Andrew points us to this article arguing that Obama is a conservative:

George Bush was not a conservative, but rather a curious hybrid of reactionary and progressive. He was a reactionary by temperament and conviction whose methods were borrowed from the most radical progressives. He besmirched the conservatism that he had forsaken and led it from the corridors of power into the political wilderness.

I count not a single issue mentioned there. Last time I checked, being pro-life, pro-war, pro-torture, and anti-stem cell was exactly how you appealed to actual, hardcore conservative voters. But Guantanamo is now laid at the feet of us.
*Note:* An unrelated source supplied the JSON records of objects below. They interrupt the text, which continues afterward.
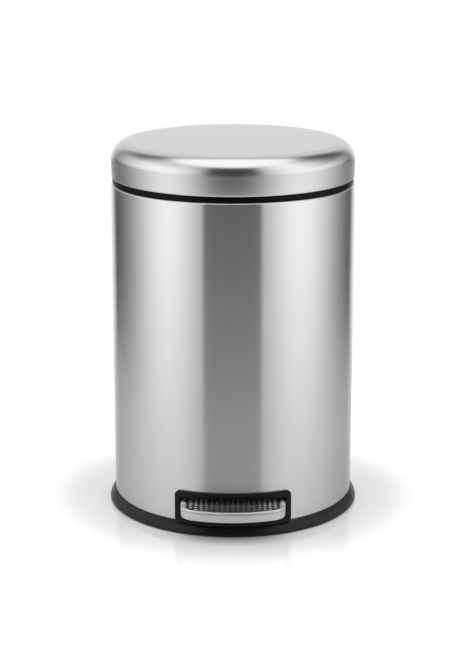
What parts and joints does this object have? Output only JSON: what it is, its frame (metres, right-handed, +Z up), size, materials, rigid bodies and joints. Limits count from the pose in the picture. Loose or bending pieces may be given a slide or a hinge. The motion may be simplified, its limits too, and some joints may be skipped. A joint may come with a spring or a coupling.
{
  "type": "pedal trash can",
  "caption": "Round brushed steel pedal trash can: a foot pedal lifts the hinged lid through a push rod, over a lift-out inner bucket.",
  "frame": {"origin": "on the floor under the middle of the can", "axes": "+Z up, the pedal faces -Y, the lid hinge is at +Y, +X to the right seen from the front"},
  "size_m": [0.2614, 0.295, 0.3824],
  "materials": {
    "brushed_steel": "fine brushing that runs round the can",
    "tray_metal": "satin",
    "black_plastic": "satin moulded",
    "black_rubber": "smooth",
    "plated_steel": "dull zinc plate",
    "natural_nylon": "natural",
    "grey_plastic": "fine moulded grain"
  },
  "bodies": {
    "root": {"foot_rear_right": "black_rubber", "foot_rear_left": "black_rubber", "foot_front_left": "black_rubber", "foot_front_right": "black_rubber", "base_ring": "black_plastic", "deck": "black_plastic", "outer_shell": "brushed_steel", "top_ring": "black_plastic", "pedal_surround": "black_plastic", "pedal_axle": "plated_steel", "pedal_bracket": "plated_steel", "rod_guide_lower": "natural_nylon", "rod_guide_upper": "natural_nylon", "hinge_housing": "black_plastic", "hinge_backplate": "plated_steel", "hinge_pin": "plated_steel", "axle_clip_left": "plated_steel", "bracket_screw_left": "plated_steel", "guide_screw_left": "plated_steel", "hinge_screw_left": "plated_steel", "axle_clip_right": "plated_steel", "bracket_screw_right": "plated_steel", "guide_screw_right": "plated_steel", "hinge_screw_right": "plated_steel"},
    "pedal": {"pedal_tray": "tray_metal", "pedal_pad": "black_rubber", "pedal_lever": "plated_steel", "pedal_bush": "natural_nylon", "lever_pin": "plated_steel", "pedal_rivet_left": "plated_steel", "pedal_rivet_right": "plated_steel"},
    "rod": {"push_rod": "plated_steel"},
    "lid": {"lid_shell": "brushed_steel", "lid_liner": "black_plastic", "lid_bracket": "plated_steel", "crank_pin": "plated_steel", "lid_screw_left": "plated_steel", "lid_screw_right": "plated_steel", "bumper_front": "black_rubber", "bumper_left": "black_rubber", "bumper_right": "black_rubber"},
    "bucket": {"bucket": "grey_plastic"},
    "handle": {"bucket_handle": "plated_steel"}
  },
  "joints": [
    {"name": "lid_hinge", "type": "hinge", "parent": "root", "child": "lid", "pos_m": [0, 0.134, 0.338], "axis": [-1, 0, 0], "range_deg": [0, 80]},
    {"name": "pedal_hinge", "type": "hinge", "parent": "root", "child": "pedal", "pos_m": [0, -0.05, 0.028], "axis": [1, 0, 0], "range_deg": [0, 8.91]},
    {"name": "rod_slide", "type": "slide", "parent": "root", "child": "rod", "axis": [0, 0, 1], "range_m": [0, 0.02576]},
    {"name": "bucket_lift", "type": "slide", "parent": "root", "child": "bucket", "axis": [0, 0, 1], "range_m": [0, 0.018]},
    {"name": "handle_swing", "type": "hinge", "parent": "bucket", "child": "handle", "pos_m": [0, 0, 0.3301], "axis": [-1, 0, 0], "range_deg": [0, 12]}
  ],
  "couplings": [
    {"joint": "pedal_hinge", "follows": "lid_hinge", "ratio": 0.11071},
    {"joint": "rod_slide", "follows": "lid_hinge", "m_per_rad": 0.018415}
  ]
}
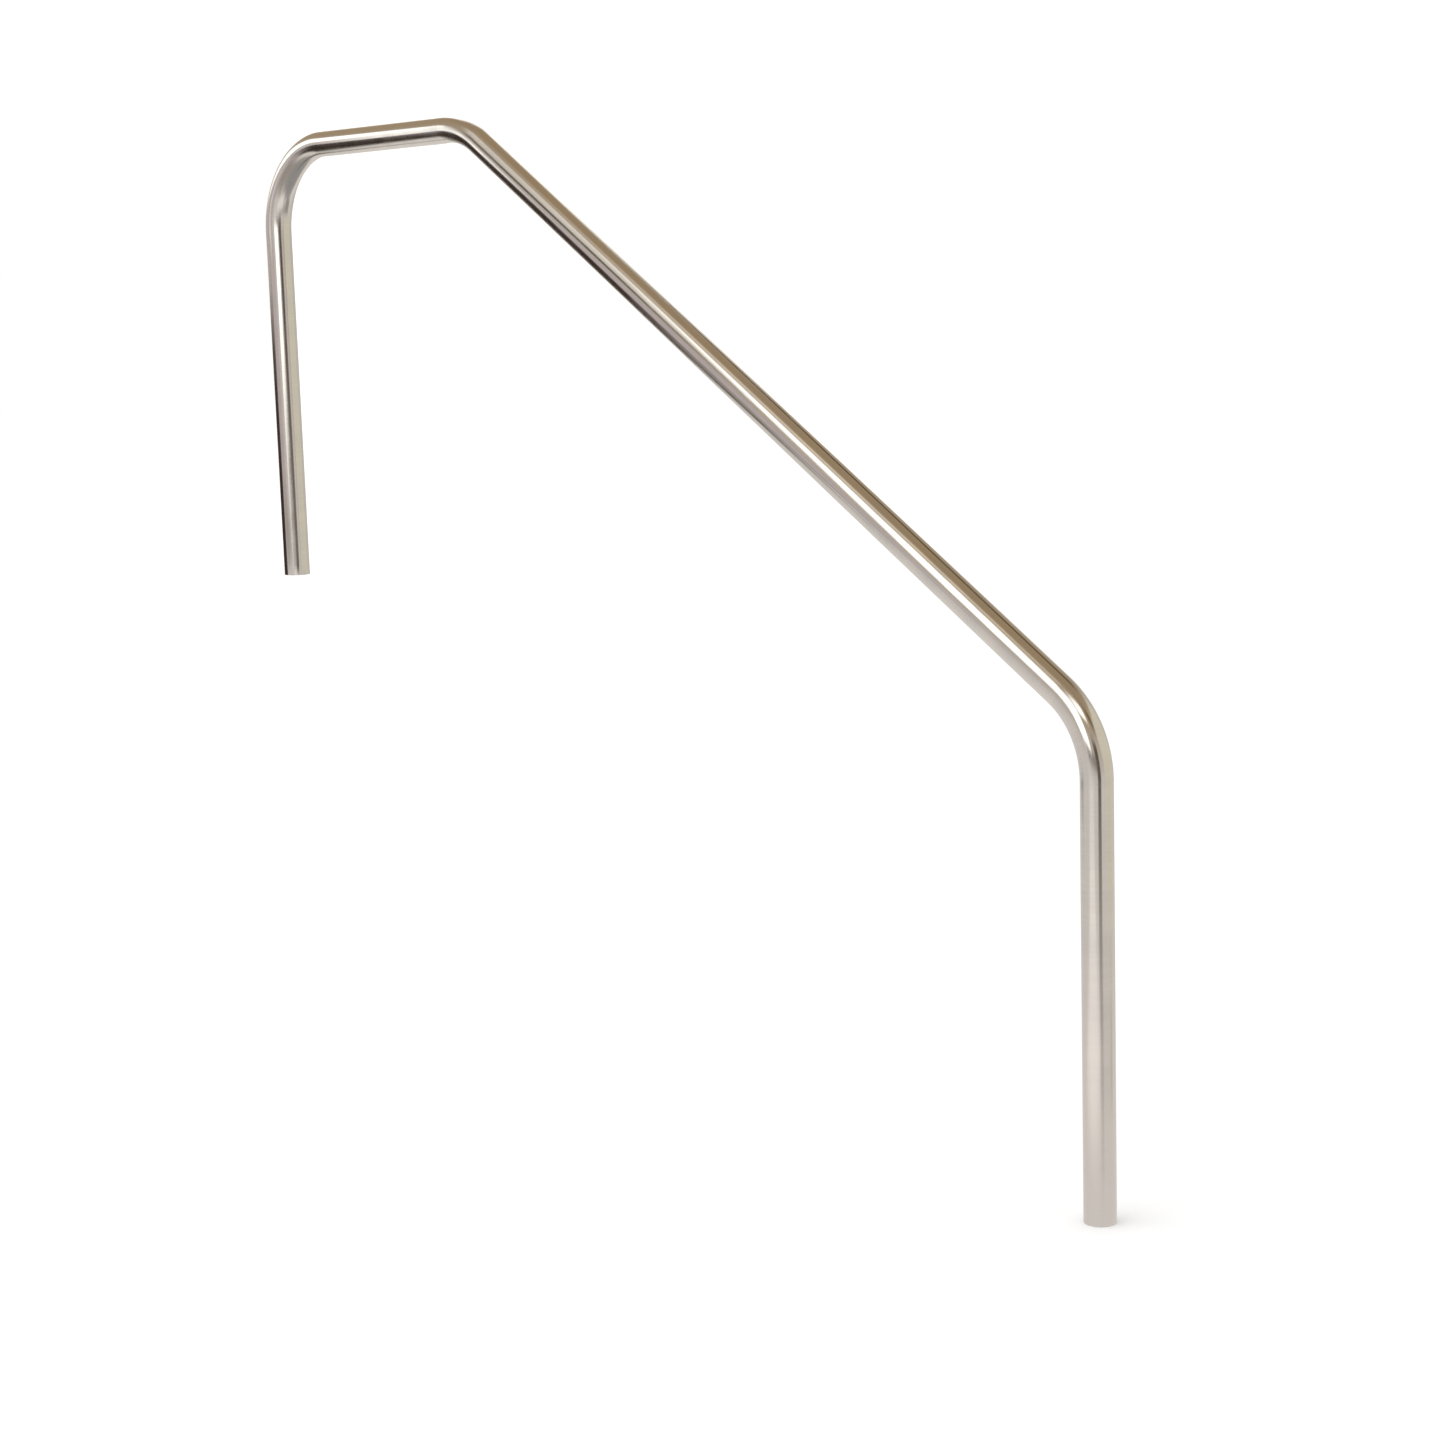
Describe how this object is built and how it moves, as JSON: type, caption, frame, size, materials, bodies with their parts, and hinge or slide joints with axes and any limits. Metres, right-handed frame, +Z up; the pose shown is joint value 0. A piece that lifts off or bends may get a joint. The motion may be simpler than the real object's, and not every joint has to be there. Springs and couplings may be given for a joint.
{
  "type": "pool handrail",
  "caption": "Deck-to-pool handrail: one stainless tube with three bends, open at both ends, that stands in an anchor on the deck and one below the pool steps.",
  "frame": {"origin": "centre of the deck leg's lower end, on the tube's axis", "axes": "+Z up along both legs, +X from the deck towards the pool, and the whole rail lies in the plane y = 0"},
  "size_m": [1.9012, 0.0482, 1.6687],
  "materials": {
    "stainless": "satin, polished around the tube, slightly duller at the pool leg's foot"
  },
  "bodies": {
    "root": {"deck_leg": "stainless", "upper_bend": "stainless", "top_run": "stainless", "middle_bend": "stainless", "sloping_run": "stainless", "lower_bend": "stainless", "pool_leg": "stainless"}
  },
  "joints": []
}
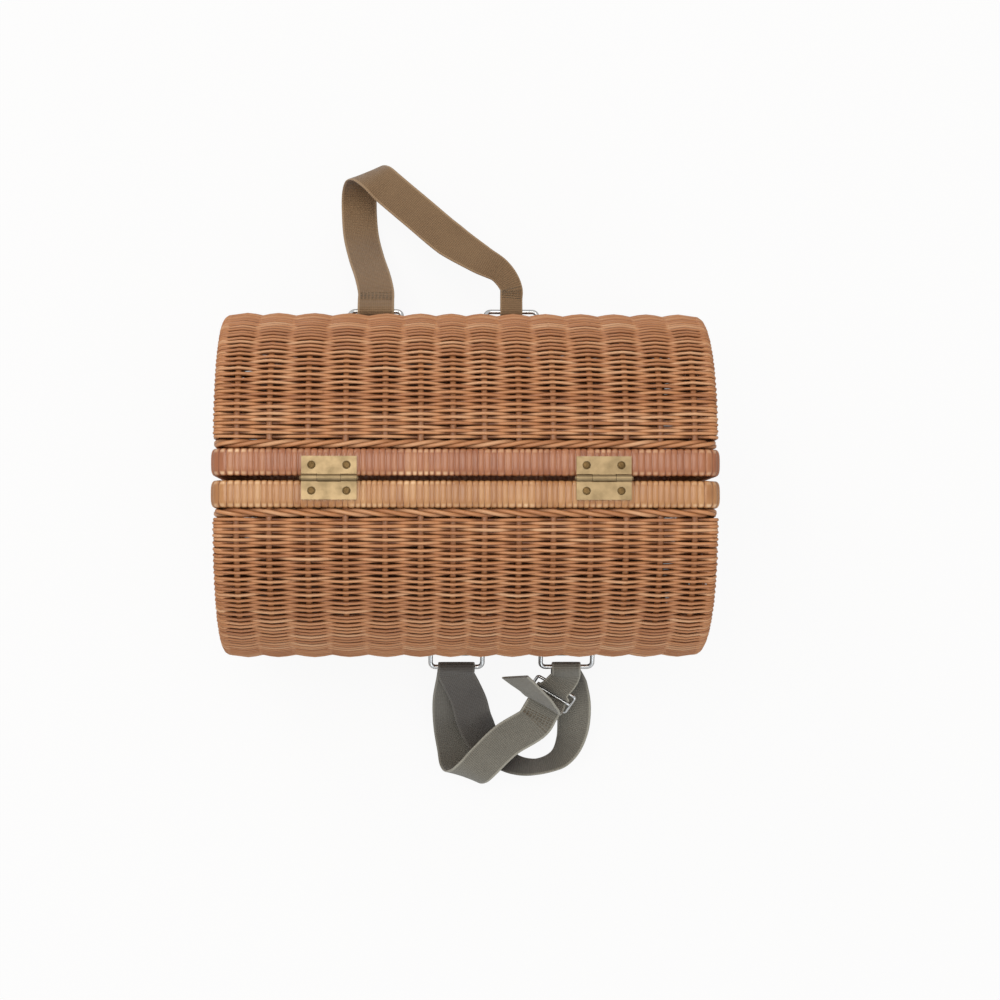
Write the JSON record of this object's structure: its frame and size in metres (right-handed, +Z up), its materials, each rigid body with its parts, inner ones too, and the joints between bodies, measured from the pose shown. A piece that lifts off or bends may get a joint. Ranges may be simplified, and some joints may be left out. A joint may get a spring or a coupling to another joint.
{
  "type": "picnic bag",
  "caption": "Barrel-shaped wicker picnic bag that opens lengthwise on butt hinges, with swing-hook clasps, a webbing carry handle and an adjustable webbing shoulder strap.",
  "frame": {"origin": "on the ground under the middle of the outline of the bag as it lies shut on its clasp side, straps laid out", "axes": "+X along the barrel, +Y from the base half and its shoulder strap to the lid half and its carry handle, +Z up, from the clasps to the hinges"},
  "size_m": [0.353, 0.4864, 0.2584],
  "materials": {
    "wicker": "satin varnished rattan strands",
    "cane": "satin varnished cane wrapping",
    "brass": "plated, satin",
    "steel": "nickel plated, polished",
    "leather": "smooth",
    "webbing": "matt woven cotton webbing"
  },
  "bodies": {
    "base": {"base_rim": "cane", "base_wale": "wicker", "base_curved_side": "wicker", "base_end_left": "wicker", "base_end_right": "wicker", "base_tab_left": "leather", "base_rivet_left": "brass", "base_tab_right": "leather", "base_rivet_right": "brass", "hinge_left_base_leaf": "brass", "hinge_left_pin": "brass", "hinge_left_base_screw_left": "brass", "hinge_left_base_screw_right": "brass", "clasp_pivot_left": "brass", "hinge_right_base_leaf": "brass", "hinge_right_pin": "brass", "hinge_right_base_screw_left": "brass", "hinge_right_base_screw_right": "brass", "clasp_pivot_right": "brass"},
    "lid": {"lid_rim": "cane", "lid_wale": "wicker", "lid_curved_side": "wicker", "lid_end_left": "wicker", "lid_end_right": "wicker", "lid_tab_left": "leather", "lid_rivet_left": "brass", "lid_tab_right": "leather", "lid_rivet_right": "brass", "hinge_left_lid_leaf": "brass", "hinge_left_lid_screw_left": "brass", "hinge_left_lid_screw_right": "brass", "clasp_post_left": "brass", "hinge_right_lid_leaf": "brass", "hinge_right_lid_screw_left": "brass", "hinge_right_lid_screw_right": "brass", "clasp_post_right": "brass"},
    "carry_handle": {"lid_ring_left": "steel", "lid_ring_right": "steel", "carry_strap": "webbing"},
    "shoulder_sling": {"base_ring_left": "steel", "base_ring_right": "steel", "shoulder_strap": "webbing", "strap_slide": "steel"},
    "hook_left": {"clasp_hook_left": "brass"},
    "hook_right": {"clasp_hook_right": "brass"}
  },
  "joints": [
    {"name": "lid_hinge", "type": "hinge", "parent": "base", "child": "lid", "pos_m": [0, -0.01358, 0.256], "axis": [1, 0, 0], "range_deg": [0, 180]},
    {"name": "carry_handle_swing", "type": "hinge", "parent": "lid", "child": "carry_handle", "pos_m": [-0.014, 0.10962, 0.07637], "axis": [1, 0, 0], "range_deg": [-50, 75]},
    {"name": "shoulder_sling_swing", "type": "hinge", "parent": "base", "child": "shoulder_sling", "pos_m": [0.038, -0.13678, 0.07637], "axis": [-1, 0, 0], "range_deg": [-50, 35]},
    {"name": "hook_left_swing", "type": "hinge", "parent": "base", "child": "hook_left", "pos_m": [-0.065, -0.02458, 0.00325], "axis": [0, 0, 1], "range_deg": [0, 90]},
    {"name": "hook_right_swing", "type": "hinge", "parent": "base", "child": "hook_right", "pos_m": [0.065, -0.02458, 0.00325], "axis": [0, 0, 1], "range_deg": [0, 90]}
  ]
}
Because progressive commentators depict Bush as an arch-conservative instead of the curious amalgam of reactionary and radical revolutionary that he actually was, they remain blind to Obama's conservatism. His senior appointments, the tenor of his inaugural address and his agenda during his first days in office bear the imprimatur of conservatism. Certainly, the cabinet is stocked with a bevy of Clinton administration veterans, many of whom lucratively wiled away the Bush nightmare in the bosom of the same financial institutions whose greed and mismanagement precipitated the present economic crisis. But perhaps more alarming are the appointments of Nancy Killefer to be chief performance officer and Cass Sunstein to run the office of information and regulatory affairs. Certainly the appointments of such exceptionally intelligent people could be embraced if they accompanied a new bold vision for America. But in their present incarnation they suggest that Obama's administration worships at the altar of efficiency and focuses on restoring confidence.

Yes. Yes. Because liberals love inefficiency and want the country to have confidence issues. In all seriousness, the piece offers a pretty interesting read of conservativism, but it also is hostage to a very static definition. A lot has been made of Obama's line, "These things are old. These things are true." I guess that's a conservative statement--if you think liberalism is simply the assertion of whatever is new is better. The truth is that, at some point these labels fail, and aren't much use. Martin Luther King  argued for radical change, and thus was an anti-Burkean, and yet he drew his power from the old ways. (The Constitution, The Declaration of Independence, The Bible) Was he a conservative?  I understand the "conservative temperament" argument--but it's bullshit. It could apply to anyone who was thoughtful and deliberative. Let's talk in terms of tangibles--in terms of actual issues. If Obama is a conservative, who are those people out there pillorying him for shutting down Guantanamo?